Analysis of Patent Law in India with EU

The patent law in India is heavily directed by European law as it got modelled on the British Patent System. But still, there are differences that reside when we begin to compare. India’s patent system goes for more quality patents and that is why the registration, rules, and regulations are strict whereas the EU seems to be less strict and hence requires fewer demanding processes. Some of the differences can be seen in the following cases:

  1. In terms of filing
    In India, the patent will be given to the individual who will first fill out the application form no matter at what actual date it was invented or created whereas in the case of the EU, whoever’s application reaches the Patent Office first will have a staunching claim.
  1. Requirement of ‘Best Mode’
    According to Section 10(4) of the Indian Patents Act, 1970, the best mode to carry out the invention should be written in the application whereas EPC does not contain such kind of requirement. There is no obligation on the part of the inventor to disclose the fact regarding ‘Best Mode’ in which it can be carried down. The principal requirement is to state the invention in clear and complete terms.
  1. Official Language
    In India, the applications for patents are accepted only in the language of ‘English’ but in EU, one can fill the application in ‘English’, ‘French’ and ‘German’. Also, EU accepts the translated version but it should be submitted within two months of submitting the application.
  1. Opposition Mechanisms
    Both India and EU have two criteria of opposition- Pre-Grant and Post-Grant. In India, third parties are allowed to enter and take part in the proceeding whereas in EU, third parties are prohibited from taking part in the proceedings. It is done through submission in writing.
  1. Special Protection Certificates
    In India, SPCs are not sanctioned and this found its influence from the case law of Novartis v. Union of India & Others.1 In this case, the Court denied the applicant’s claim to patent its drug which was already a refined form of another patented drug. But this is not in the case of EU. EU sanctions Special Protection Certificates through Regulation (EC) No. 469/2009.
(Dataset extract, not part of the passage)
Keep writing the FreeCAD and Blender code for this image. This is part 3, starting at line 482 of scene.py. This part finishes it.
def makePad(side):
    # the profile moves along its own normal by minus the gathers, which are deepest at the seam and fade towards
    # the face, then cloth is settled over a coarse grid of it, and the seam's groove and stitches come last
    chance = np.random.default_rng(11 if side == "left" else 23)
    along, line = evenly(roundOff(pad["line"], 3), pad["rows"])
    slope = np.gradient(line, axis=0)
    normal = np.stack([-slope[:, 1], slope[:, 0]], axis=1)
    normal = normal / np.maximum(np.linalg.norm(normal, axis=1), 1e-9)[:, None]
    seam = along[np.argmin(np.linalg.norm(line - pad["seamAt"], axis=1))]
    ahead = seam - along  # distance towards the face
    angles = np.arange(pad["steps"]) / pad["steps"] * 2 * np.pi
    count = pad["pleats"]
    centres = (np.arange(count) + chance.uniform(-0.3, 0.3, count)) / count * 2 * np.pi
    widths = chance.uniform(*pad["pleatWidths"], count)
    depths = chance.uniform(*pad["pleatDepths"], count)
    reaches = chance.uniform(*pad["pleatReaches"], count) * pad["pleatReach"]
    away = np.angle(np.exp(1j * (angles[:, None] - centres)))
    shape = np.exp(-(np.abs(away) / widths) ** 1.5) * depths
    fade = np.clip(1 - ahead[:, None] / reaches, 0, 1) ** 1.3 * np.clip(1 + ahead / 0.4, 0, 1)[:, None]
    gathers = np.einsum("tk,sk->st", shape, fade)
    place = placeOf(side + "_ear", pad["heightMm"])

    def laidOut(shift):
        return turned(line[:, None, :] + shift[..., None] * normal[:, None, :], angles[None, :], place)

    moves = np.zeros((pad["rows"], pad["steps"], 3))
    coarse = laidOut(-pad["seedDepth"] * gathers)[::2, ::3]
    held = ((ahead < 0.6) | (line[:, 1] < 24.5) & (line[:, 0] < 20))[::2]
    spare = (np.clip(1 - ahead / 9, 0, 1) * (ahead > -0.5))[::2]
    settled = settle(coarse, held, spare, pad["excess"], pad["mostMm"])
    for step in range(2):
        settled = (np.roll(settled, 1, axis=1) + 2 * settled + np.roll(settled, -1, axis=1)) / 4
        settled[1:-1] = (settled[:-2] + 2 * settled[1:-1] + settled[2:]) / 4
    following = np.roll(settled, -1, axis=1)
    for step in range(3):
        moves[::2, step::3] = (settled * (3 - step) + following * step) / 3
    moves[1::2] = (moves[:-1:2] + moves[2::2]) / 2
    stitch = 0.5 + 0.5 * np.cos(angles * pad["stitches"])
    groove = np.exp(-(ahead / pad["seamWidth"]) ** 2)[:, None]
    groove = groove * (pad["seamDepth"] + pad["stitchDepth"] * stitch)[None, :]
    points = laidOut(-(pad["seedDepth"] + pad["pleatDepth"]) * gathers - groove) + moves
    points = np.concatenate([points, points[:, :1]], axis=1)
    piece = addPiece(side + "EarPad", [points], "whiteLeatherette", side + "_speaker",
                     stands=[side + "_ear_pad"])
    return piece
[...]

Analysis of Patent Law in India with US

In US, the power to sanction patents is vested with the Patent Office. It gives protection for up to 14 years to those inventions that are “sufficiently useful and important” for the country and the citizens. It is different from the patent laws of India as:

  1. Provides a patent to the individual who first invented the invention and not to the one who first filled out the registration form.
  2. It provides a one-year grace period which means the inventor is authorized to showcase his publication for a time period of one year before filling out the application form for a patent. It is presumed that this one-year time period will not affect the rights of the inventor of the invention.
  3. In US, the principal requirement for sanctioning the patent to the inventor is that it meets the three conditions that are: Novelty, Industrial Applicability and Non-Obvious.
  4. Under the patent system of US, everything should be specified. That includes, written description about the invention and the manner and process it will be used in clear, concise, full and exact terms.
  5. US patent system also deals with the procedure of re-examination, which is not similar to the same as in India. In re-examination, any individual can challenge the validity of the granted patent in USPT Office with proper reasons and evidence.

Analysis of Patent Law in India with UK

The patent system in UK is governed by the UK Patents Act, 1977 and also from European Patent Convention. Here, if analysed UK Patent system is much more expensive than in India but it is very effective also in eliminating fake or flawed patents. In case of weak claims, threat actions and penalties are imposed. If we see, there are many similarities and distinctions too in patent laws of India and of UK. They are:

  1. Requirement of Novelty, Non-Transparency and Non-Obviousness both in India and UK.
  2. Under the Article 54 of EPC in UK and Sections 2(1), 29, 30 and 31 of the Patents (Amendment) Act, 2005 in India, the one-year grace period is not sanctioned to the patentees. If the individual makes his/her work published or exposed to common people before filing for the invention, he/she will naturally and unquestionably will lose future potential rights.
  3. Patent gave to the first person who fills the application form both in India and UK [In the US, it is different as the patent is given to the individual who has invented first not the individual who has first filled out the registration form.
  4. In UK, the patent for business method is not granted whereas in India, if the business method proves to resolve the technical problem and is naturally made, the patent rights will be given but not in the case of individual. [In USA, business methods are valid for patents as long as it is more than just the functioning of a conventional business process.
  5. In the case of Patent Application, it is similar, that is , they are eligible to be published 18 months after the date of submission, unless and until they have been issued.
  6. In UK, there is no re-examination process. If it is sanctioned, a time of 9 months will be given to opposing it. If found invalid, then it will be revoked from all the countries at the same time and if it is valid, then the person can continue to enjoy his/her exclusive rights. [This is different from US, where a re-examination process is present to submit the reason and evidence to the USPT Office to challenge the validity of the patent rights or patent sanctioning.

Analysis of Patent Law in India with China

If we observe, some things are very different in China from India. Like:

  1. The date of filling out the application form. In India, it is 9 months whereas, in China, 12 months is given from the date of priority.
  2. The official Language used is Chinese.
  3. Disclosure of information regarding the invention within six months of entering will not prevent its invention for the first time on an international platform that is in any way connected with the government of China like sponsored or recognized.
  4. The actual examination of the facts and information should be done within three years of filling the registration form.

Conclusion

Sanctioning patent to inventors encourages technical and business inventions. It motivates them to hustle and get exclusive rights which not only gives monetary benefits but also it is a matter of pride and recognition. Though some differences are present in the patent laws of different countries, as a whole, all of them do only one thing, that is – REWARD FOR INVENTION.